Bill Spight wrote:As far as play is concerned, there is little in go that is novel.
Charles Matthews wrote:Isn't there a quote from Sakata saying that "technique" is so much improved, since the time of (say) Dosaku? We're in danger of misunderstanding what pros mean by technique, of course. But e.g. standard techniques for enclosures do have a history, 4-4 point strategies have a history.
Bill Spight wrote:I was intending to contrast plays with concepts. As I said:
AlphaGo is unable to articulate any new concepts, and so what we can learn from it is limited.
Well, perhaps I misunderstood what you were saying. However, I think do I agree with the premise A (AlphaGo is unable to articulate any new concepts); but I don't agree with the conclusion B (what we can learn from it is limited).
Bill Spight wrote:Players come up with new ideas in go, and IMO now is a particularly creative time. But all we have from AlphaGo and other strong computer programs are plays.
I also have a problem with this comment. We have, in the field of computer go and human pro go, game records, and commentaries on them by pros (and go writers strong enough to write journalism and books about high-level games, who are presumably at least 6d ama).
For ordinary pro go, we in addition have such commentary and expository works about the games that are written by the participants in the game.
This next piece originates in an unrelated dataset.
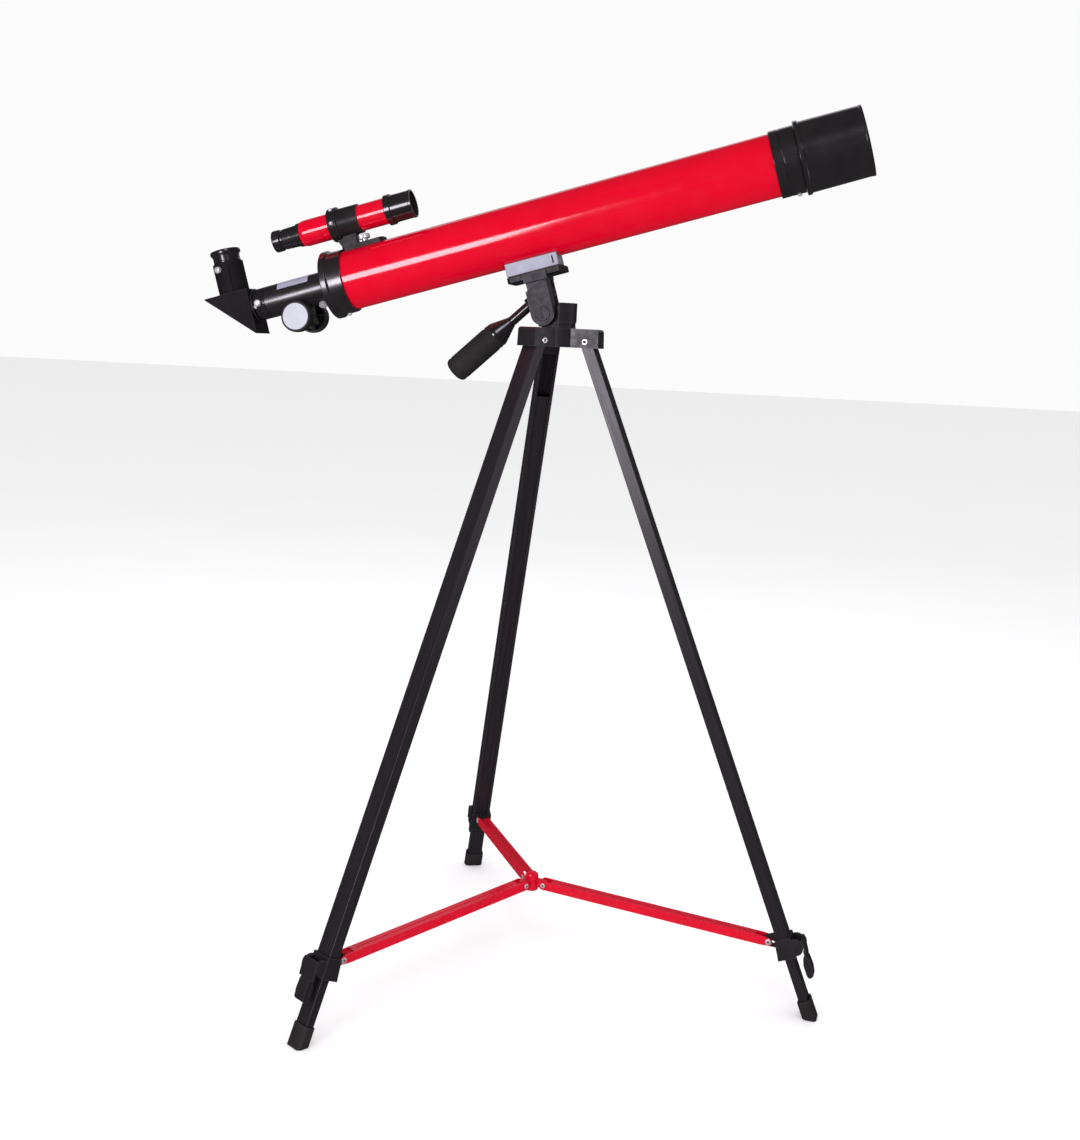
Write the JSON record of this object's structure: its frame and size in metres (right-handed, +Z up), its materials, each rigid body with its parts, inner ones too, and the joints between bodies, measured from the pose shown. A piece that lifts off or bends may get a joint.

That is the difference; and while it is obviously a plus to have the participant view, I don't think it is as disabling as you imply. We cannot in any reasonable sense have the "intention" of a go AI to discuss; but we could at least in principle, from a stable version of a go AI, reproduce the considerations that led it to play the way it did.
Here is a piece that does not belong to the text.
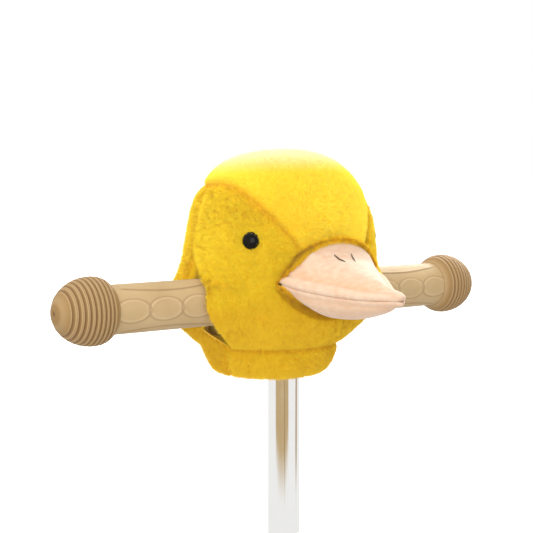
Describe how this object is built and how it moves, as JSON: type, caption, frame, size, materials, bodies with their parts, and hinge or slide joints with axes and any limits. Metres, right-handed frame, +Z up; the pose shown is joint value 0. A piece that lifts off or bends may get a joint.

Bill Spight wrote:Now perhaps AlphaGo will come up with a new play in a joseki, or a new joseki. That would be a new idea, I think. But suppose that AlphaGo makes a play that surprises the pros, and that seems to be good, or at least OK. Any new concept that arises from that play depends upon human analysis and creativity, as well. What does the play accomplish, and what features of the position are relevant? Humans need to figure that out.
Suppose Kitani came up with a novelty of this kind (happened often); while it was left to Kitani disciples to articulate just those things. We could either take the line that the "Kitani tradition" is doing the exposition you want; or we could be a bit more sceptical about that reification, and say that some writer is claiming authority for what are personal views.
I think the line you are taking is a bit of a stretch, really. There is a connection between concept formation and the need to write commentaries (i.e. to evolve a jargon adequate to describing pro go at some level such as "good amateur"). But there are other ways to improve perception in go, or at least it appears so to me. In a typical multiple-choice question "Black to play at A, B, C, D, E" we do want more than "after A Black is better", but adding a short plausible continuation can show that to the satisfaction of some class of readers that "after A and the continuation 2 to 5, Black is better", as long as we have a way of generating continuations. Which software such as we are discussing can handle.
I don't endorse a pessimistic line on such matters, when it hinges on the "incomprehensbility" of computer go. For games in general, it appears to be a contingent matter: game G might be such that its gameplay made human search of variations that are not very long considerably weaker than exhaustive machine search. This can be called "unfairness" of G; in the sense that go players might understand in terms as "in this position, the bad shape move A works well, a kind of blind spot".
Both AlphaGo and Lee played candidates for such moves in the match, but I don't think the perception is of a lack of "equity" in the gameplay.